Edible film umumnya dibuat dari salah satu bahan yang memiliki sifat barrier atau mekanik yang baik, tetapi tidak untuk keduanya. Oleh karena itu, dalam pembuatan edible film mungkin ditambahkan bahan yang bersifat hidrofob untuk memperbaiki sifat penghambatan (barrier) pada edible film.

1. Pembuatan Edible film

Film didefinisikan sebagai lembaran fleksibel, yang tidak berserat dan tidak mengandung bahan metalik dengan ketebalan kurang dari 0,01 inci atau 250 mikron. Film terbuat dari turunan selulosa dan sejumlah resin thermoplastik. Film terdapat dalam bentuk roll, lembaran dan tabung. Kemasan film dapat digunakan sebagai pembungkus, kantong, tas, dan sampul, mengemas tembakau, biskuit, kabel, tekstil, pupuk, pestisida, obat-obatan, mentega, produk kering yang beku untuk para astronot.

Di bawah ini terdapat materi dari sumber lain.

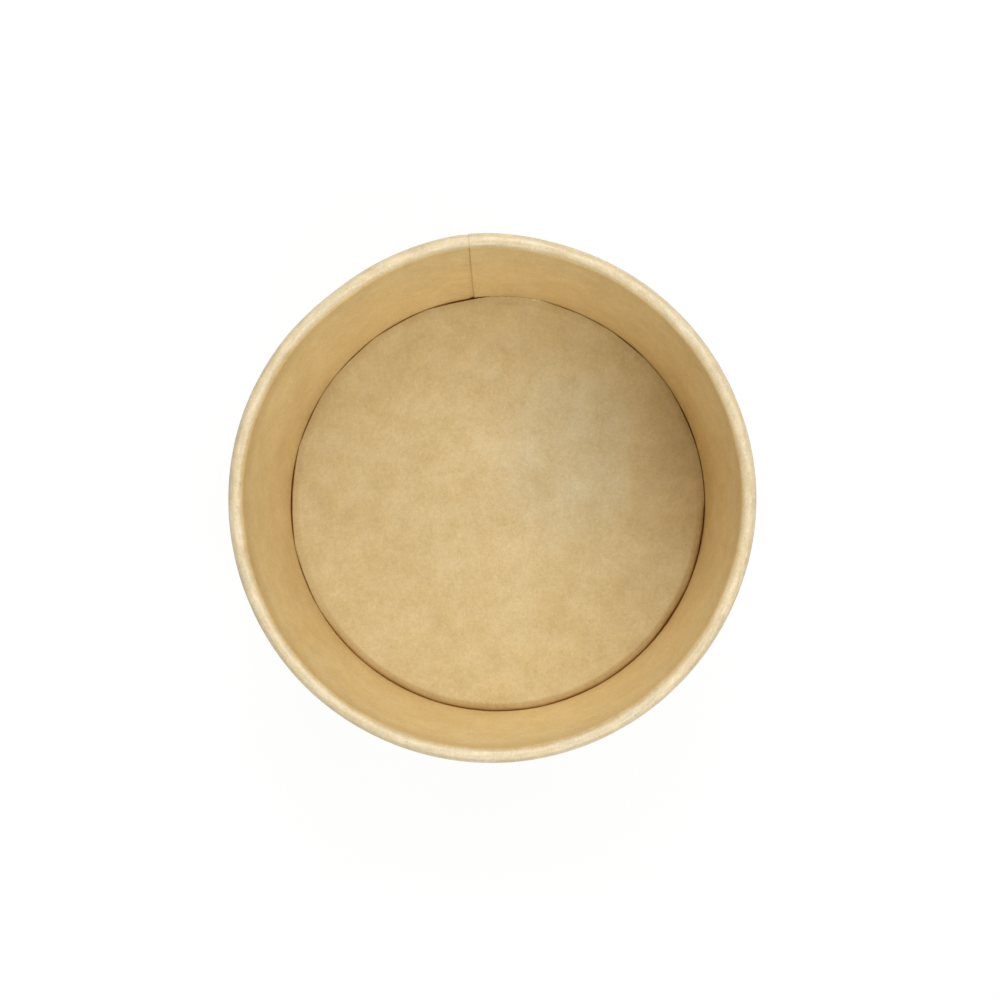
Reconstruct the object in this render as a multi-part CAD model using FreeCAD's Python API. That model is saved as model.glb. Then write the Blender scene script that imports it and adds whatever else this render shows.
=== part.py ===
import FreeCAD, Part
import math
import os

# A round paper tub for ice cream: one sheet of board rolled into a tapered
# wall, and one pressed disc of thinner board for its floor. The origin is the
# centre of the foot, +Z points up and the seam stands near +Y.
# All lengths are in millimetres and all angles in degrees.

# Overall sizes: the rim over its roll, the foot over its fold, the full height
rim_diameter = 90.0
foot_diameter = 75.0
height = 60.0

# Board thickness of the wall and of the floor, and the film that seals them
wall_board = 0.40
floor_board = 0.33
seal_film = 0.03

# The rolled rim: its thickness, the air between its turns, where its tighter
# second bend begins and where its hidden end lies
roll_diameter = 2.56
roll_turn_gap = 0.08
roll_tighten_angle = -45.0
roll_end_angle = -265.0

# The foot: the inside radius where the wall folds under, and the air between
# the folded hem and the floor above it
foot_bend_radius = 0.08
hem_gap = 0.60

# The floor: how high its top lies above the table, the inside radius of its
# fold and how far its skirt stops above the wall's folded foot
floor_height = 6.0
floor_bend_radius = 0.20
skirt_gap = 0.15

# The seam: where the inner end of the sheet is cut, how far the outer end laps
# over it, and how quickly the sheet steps out and settles down again
seam_angle = 95.0
lap_angle = 12.5
step_angle = 3.5
settle_angle = 13.0

# The seam is built in strips round the tub, each this wide at the most
strip_angle = 3.2

# Over the lap the roll holds double board: it is a little fatter, it stands
# out further, and its end is curled less far round
lap_roll_growth = 0.16
lap_bulge = 0.40
lap_roll_end_angle = -105.0


def direction(angle):
    """A unit vector in the section plane, as a radius and a height."""
    turn = math.radians(angle)
    return (math.cos(turn), math.sin(turn))


def shifted(point, along, distance):
    """The point moved by a distance along a direction."""
    return (point[0] + along[0] * distance, point[1] + along[1] * distance)


def at_azimuth(point, azimuth):
    """A point of the section placed in space at an azimuth round the tub."""
    around = direction(azimuth)
    return FreeCAD.Vector(point[0] * around[0], point[0] * around[1], point[1])


def smooth(share):
    """A soft step from 0 to 1 that starts and ends level."""
    share = min(max(share, 0.0), 1.0)
    return share * share * (3.0 - 2.0 * share)


class WallLine:
    """The straight stretch of the wall, tangent to its roll and its foot."""

    def __init__(self, bulge, roll_radius):
        # The coated face runs up from the foot to the inner side of the roll.
        self.roll_centre = (rim_diameter / 2 + bulge - roll_radius, height - roll_radius)
        self.foot = (foot_diameter / 2 - wall_board, 0.0)
        run = self.roll_centre[0] - self.foot[0]
        rise = self.roll_centre[1] - self.foot[1]
        to_centre = math.degrees(math.atan2(rise, run))
        aside = math.degrees(math.asin(roll_radius / math.hypot(run, rise)))
        self.slope = to_centre + aside
        self.up = direction(self.slope)
        self.outward = direction(self.slope - 90.0)

    def point(self, level, distance):
        """The point at a height, on the line moved outward by a distance."""
        start = shifted(self.foot, self.outward, distance)
        return shifted(start, self.up, (level - start[1]) / self.up[1])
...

Terdapat beberapa jenis polisakarida yang dapat digunakan untuk membuat edible film antara lain selulosa dan turunannya, hasil ekstraksi rumput laut (yaitu karaginan, alginate, agar dan furcellaran), exudates gum, kitosan, gum hasil fermentasi mikrobia, dan gum dari biji-bijian.

Lapisan/film yang sesuai untuk produk buah-buahan segar adalah film dari polimer pektin karena sifat permeabilitasnya yang selektif dari polimer tersebut terhadap oksigen dan karbondiokasida. Untuk memperkecil permeabilitasnya, terhadap uap air maka dalam polimer sering ditambahkan asam lemak.

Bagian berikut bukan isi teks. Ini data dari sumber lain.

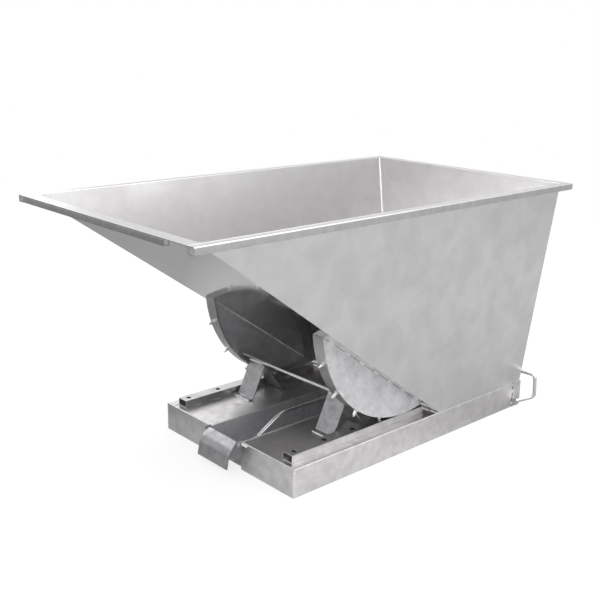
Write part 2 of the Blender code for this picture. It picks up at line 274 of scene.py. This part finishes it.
def pieceFromNode(name, bm, material):
    return asPiece(camel(name), bm, bodyOf(name), material, [name])


def sweep(bm, path, radii, ringSides):
    # one round skin along a path, closed at both ends; radii gives each station's radius
    made = bmesh.ops.create_circle(bm, cap_ends=True, segments=ringSides, radius=1.0)
    ring = made["verts"]
    edges = list(dict.fromkeys(e for v in ring for e in v.link_edges))
    last = None
    turn = Matrix.Identity(3)
    way = Vector((0, 0, 1))
    for i, point in enumerate(path):
        ahead = path[min(i + 1, len(path) - 1)] - path[max(i - 1, 0)]
        turn = way.rotation_difference(ahead).to_matrix() @ turn
        way = ahead.normalized()
        size = Matrix.Diagonal((radii[i], radii[i], 1.0, 1.0))
        here = Matrix.Translation(point) @ turn.to_4x4() @ size
        if last is not None:
            grown = bmesh.ops.extrude_edge_only(bm, edges=edges)["geom"]
            ring = [g for g in grown if isinstance(g, bmesh.types.BMVert)]
            edges = [g for g in grown if isinstance(g, bmesh.types.BMEdge)
                     and g.verts[0] in ring and g.verts[1] in ring]
            bmesh.ops.transform(bm, verts=ring, matrix=here @ last.inverted())
        else:
            bmesh.ops.transform(bm, verts=ring, matrix=here)
        last = here
    bmesh.ops.edgeloop_fill(bm, edges=edges)


def bentPath(corners, bendRadius, steps=8):
    points = [Vector(corners[0])]
    for i in range(1, len(corners) - 1):
        here = Vector(corners[i])
        start = here + (Vector(corners[i - 1]) - here).normalized() * bendRadius
        end = here + (Vector(corners[i + 1]) - here).normalized() * bendRadius
        for k in range(steps + 1):
            t = k / steps
            points.append(start * (1 - t) ** 2 + here * 2 * t * (1 - t) + end * t ** 2)
    points.append(Vector(corners[-1]))
    return points


def alongPath(corners, step):
    # evenly spaced points on a line of corners
    points = []
    for a, b in zip(corners, corners[1:]):
        count = max(1, round((b - a).length / step))
        points += [a.lerp(b, i / count) for i in range(count)]
    return points + [corners[-1]]


def weldBead(bm, corners, width, seed=0, ground=1.0):
    # a run of weld: a thin rope with a ripple every few millimetres, half sunk in its corner;
    # width is in mm, and a low value of ground leaves the bead nearly smooth
    path = alongPath([Vector(c) for c in corners], weld["ripple"] * mm / 2)
    radii = []
    for i in range(len(path)):
        fromEnd = min(i, len(path) - 1 - i) / weld["endTaper"]
        wander = sum(sin(i * pace + seed * shift) * size for pace, shift, size in weld["wander"])
        ripple = weld["rippleDepth"] * (0.5 if i % 2 else -0.5)
        full = min(1.0, weld["endShare"] + fromEnd)
        radii.append(width * mm / 2 * full * (1 + (ripple + wander) * ground))
    # each bead is built alone and then added, since growing one large bmesh is slow
    bead = bmesh.new()
    sweep(bead, path, radii, weld["ringSides"])
    mesh = bpy.data.meshes.new("bead")
    bead.to_mesh(mesh)
    bead.free()
    bm.from_mesh(mesh)
    bpy.data.meshes.remove(mesh)


def stitches(bm, start, end, width, seed=0):
    # short runs of weld at an even pitch along a line
    line = end - start
    length, pitch = weld["stitch"] * mm, weld["pitch"] * mm
    count = max(1, int((line.length - length) / pitch) + 1)
    margin = (line.length - (count - 1) * pitch - length) / 2
    for i in range(count):
        first = start + line.normalized() * (margin + i * pitch)
        weldBead(bm, [first, first + line.normalized() * length], width, seed + i)


# what all beads share: lengths in mm, taper in stations, and wander as pace, shift and size
weld = {"ripple": 3.6, "rippleDepth": 0.34, "endTaper": 4, "endShare": 0.5, "ringSides": 8,
        "stitch": 30, "pitch": 96, "wander": ((2.3, 1, 0.07), (0.71, 3, 0.09))}
print("finishes and helpers ready")


container = {"edge": 0.7, "segments": 2, "mirrored": ("slope_sheet", "bottom_sheet")}


def makeContainer():
    for name in ("side_sheet_left", "side_sheet_right", "slope_sheet", "bottom_sheet", "rear_wall"):
        bm = fromNode(name)
        roundEdges(bm, container["edge"], container["segments"], isCorner)
        look = "coldRolledSheet" if name in container["mirrored"] else "satinSheet"
        pieceFromNode(name, bm, finish(look, 0 if name == "rear_wall" else 1))


rim = {
    "outerCorner": 3.5, "innerCorner": 1.2, "endEdge": 0.4, "segments": 4, "edgeSegments": 2,
    # the axis that each tube runs along
    "tubes": {"rim_tube_left": 1, "rim_tube_right": 1, "rim_tube_rear": 0, "lip_bar": 0,
              "lip_filler": 0},
}


def tubeWithCorners(name, axis, tube):
    bm = fromNode(name)
    roundEdges(bm, tube["outerCorner"], tube["segments"],
               lambda e: runsAlong(e, axis) and isCorner(e) and e.is_convex)
    roundEdges(bm, tube["innerCorner"], tube["segments"],
               lambda e: runsAlong(e, axis) and isCorner(e) and not e.is_convex)
    roundEdges(bm, tube["endEdge"], tube["edgeSegments"],
               lambda e: isCorner(e) and not runsAlong(e, axis) and e.is_convex)
    return bm


def makeRim():
    for name, axis in rim["tubes"].items():
        pieceFromNode(name, tubeWithCorners(name, axis, rim), finish("brushedTube", axis))
    bm = fromNode("lip_flange")
    roundEdges(bm, rim["endEdge"], rim["edgeSegments"], isCorner)
    pieceFromNode("lip_flange", bm, finish("brushedTube", 0))


plug = {
    "tubeWall": 2.0, "slack": 0.1, "thickness": 2.0,
    # each plugged tube, its axis, which end, and how deep in that end the plate lies
    "ends": (("rim_tube_left", 1, "low", 5.0), ("rim_tube_right", 1, "low", 5.0),
             ("rim_tube_left", 1, "high", 0.1), ("rim_tube_right", 1, "high", 0.1),
             ("lip_bar", 0, "high", 5.0)),
}


def makeEndPlugs():
    # thin plates close the tubes: set back in the ends at the lip, all but flush at the rear
    bm = bmesh.new()
    wall = (plug["tubeWall"] + plug["slack"]) * mm
    thickness = plug["thickness"] * mm
    for name, axis, end, recess in plug["ends"]:
        low, high = [corner.copy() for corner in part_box(name)]
        for other in {0, 1, 2} - {axis}:
            low[other] += wall
            high[other] -= wall
        if end == "low":
            low[axis] += recess * mm
            high[axis] = low[axis] + thickness
        else:
            high[axis] -= recess * mm
            low[axis] = high[axis] - thickness
        size = Matrix.Diagonal((*(high - low), 1.0))
        bmesh.ops.create_cube(bm, size=1.0, matrix=Matrix.Translation((low + high) / 2) @ size)
    asPiece("endPlugs", bm, bodyOf("lip_bar"), finish("scuffedSheet", 0))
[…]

Pada umumnya pembuatan edible film dari satu bahan memiliki sifat sebagai barrier atau mekanik yang baik, tetapi tidak untuk keduanya. Interaksi antara dua jenis polimer sakarida membentuk jaringan yang kuat dengan sifat mekanis yang baik, tetapi tidak efisien sebagai penahan uap air karena bersifat hidrofil. Film dari lemak memiliki sifat penghambatan yang baik, tetapi mudah patah. Oleh karena itu, dalam pembuatan edible film sering ditambahkan bahan yang bersifat hidrofob untuk memperbaiki sifat penghambatan (barrier properties) edible film.

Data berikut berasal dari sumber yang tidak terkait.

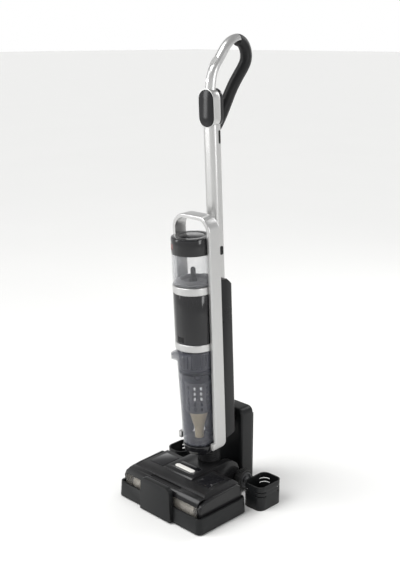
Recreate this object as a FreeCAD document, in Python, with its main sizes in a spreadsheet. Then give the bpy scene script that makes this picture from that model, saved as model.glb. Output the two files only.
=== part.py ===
import FreeCAD, Part
import math
import os

import Sketcher
from FreeCAD import Placement, Rotation, Vector

# A stick type wet and dry floor scrubber parked in its charging dock, in millimetres.
# Three frames are used.
#   dock frame:    y = 0 at the front of the dock's tray, x = 0 in the middle, z = 0 on the floor.
#   machine frame: origin on the neck's pitch axis, z along the leaning body, y to the back.
#   row frame:     the dock frame moved along y so that the whole object's box is centred on the origin.

SIZES = {
    # whole object
    "row_origin_y": 147.705,
    # dock tray
    "tray_width": 280.0,
    "tray_depth": 160.0,
    "tray_height": 40.0,
    "tray_floor": 6.0,
    "tray_wall": 4.0,
    "tray_corner": 16.0,
    "foot_height": 3.0,
    "panel_width": 104.0,
    "panel_height": 86.0,
    "panel_proud": 8.0,
    # dock tower
    "tower_width": 90.0,
    "tower_front": 242.0,
    "tower_rear": 288.0,
    "tower_height": 205.0,
    "tower_wall": 2.5,
    # baskets
    "basket_inner": 106.0,
    "basket_width": 58.0,
    "basket_front": 180.0,
    "basket_depth": 78.0,
    "basket_height": 60.0,
    "basket_wall": 2.0,
    # head
    "head_half_width": 130.0,
    "roller_radius": 24.0,
    "roller_y": 44.0,
    "roller_z": 37.0,
    "roller_length": 232.0,
    "cap_thickness": 9.0,
    "wheel_radius": 25.0,
    "wheel_width": 19.5,
    "wheel_inner": 48.0,
    "wheel_y": 236.0,
    "wheel_z": 29.0,
    "motor_y": 108.0,
    "motor_z": 52.0,
    # neck
    "neck_y": 175.0,
    "neck_z": 80.0,
    "neck_radius": 27.0,
    "pivot_drop": 18.0,
    "pivot_y": 175.910665,
    "pivot_z": 62.023051,
    "lean": 2.9,
    # tanks and housing, in the machine frame
    "tank_y": -30.0,
    "tank_radius": 48.0,
    "tank_wall": 2.0,
    "base_bottom": 41.0,
    "dirty_bottom": 67.0,
    "dirty_top": 310.0,
    "housing_bottom": 328.0,
    "housing_top": 446.0,
    "clean_bottom": 464.4,
    "clean_top": 538.0,
    "lid_top": 576.0,
    # column, in the machine frame
    "column_half_width": 37.0,
    "column_front": 20.0,
    "column_rear": 62.0,
    "column_bottom": 59.0,
    "column_top": 464.0,
    # silver side frame
    "arch_half_width": 54.5,
    "arch_top": 623.0,
    "arch_bottom": 62.0,
    "arch_y": -16.0,
    "arch_depth": 34.0,
    "arch_thickness": 9.0,
    # stick and handle
    "stick_y": 50.0,
    "stick_radius": 18.5,
    "stick_bottom": 420.0,
    "stick_top": 815.0,
    "pod_bottom": 807.0,
    "pod_top": 893.0,
    "pod_half_width": 24.0,
    "pod_front": 30.0,
    "pod_rear": 60.0,
    "grip_radius": 13.5,
    "running_gap": 0.5,
}

OUT = "parts"
os.makedirs(OUT, exist_ok=True)
doc = FreeCAD.newDocument("floor_scrubber")
sheet = doc.addObject("Spreadsheet::Sheet", "Dimensions")
for row, (alias, number) in enumerate(SIZES.items(), start=1):
    sheet.set("A%d" % row, alias)
    sheet.set("B%d" % row, str(number))
    sheet.setAlias("B%d" % row, alias)
doc.recompute()


class Size:
    """A number that keeps the spreadsheet expression it came from."""

    def __init__(self, text, number):
        self.text = text
        self.number = number

    def __add__(self, other):
        return Size("(%s + %s)" % (self.text, text_of(other)), self.number + number_of(other))

    def __sub__(self, other):
        return Size("(%s - %s)" % (self.text, text_of(other)), self.number - number_of(other))

    def __mul__(self, other):
        return Size("(%s * %s)" % (self.text, text_of(other)), self.number * number_of(other))

    def __truediv__(self, other):
        return Size("(%s / %s)" % (self.text, text_of(other)), self.number / number_of(other))

    def __neg__(self):
        return Size("(0 - %s)" % self.text, -self.number)

    def __radd__(self, other):
        return Size("(%s + %s)" % (text_of(other), self.text), number_of(other) + self.number)

    def __rsub__(self, other):
        return Size("(%s - %s)" % (text_of(other), self.text), number_of(other) - self.number)

    def __rmul__(self, other):
        return self * other


def text_of(size):
    return size.text if isinstance(size, Size) else repr(float(size))


def number_of(size):
    return size.number if isinstance(size, Size) else float(size)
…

Pembentukan edible film memerlukan sedikitnya satu komponen yang dapat membentuk sebuah matriks dengan kontinyuitas yang cukup dan kohesi yang cukup. Derajat atau tingkat kohesi akan menghasilkan sifat mekanik dan penghambatan film; Umumnya komponen yang digunakan berupa polimer dengan berat molekul yang tinggi. Struktur polimer rantai panjang diperlukan untuk  menghasilkan matriks film dengan kekuatan kohesif yang tepat. Kekuatan kohesif film terkait dengan struktur dan kimia polimer, selain itu juga dipengaruhi oleh terdapatnya bahan aditif seperti bahan pembentuk ikatan silang.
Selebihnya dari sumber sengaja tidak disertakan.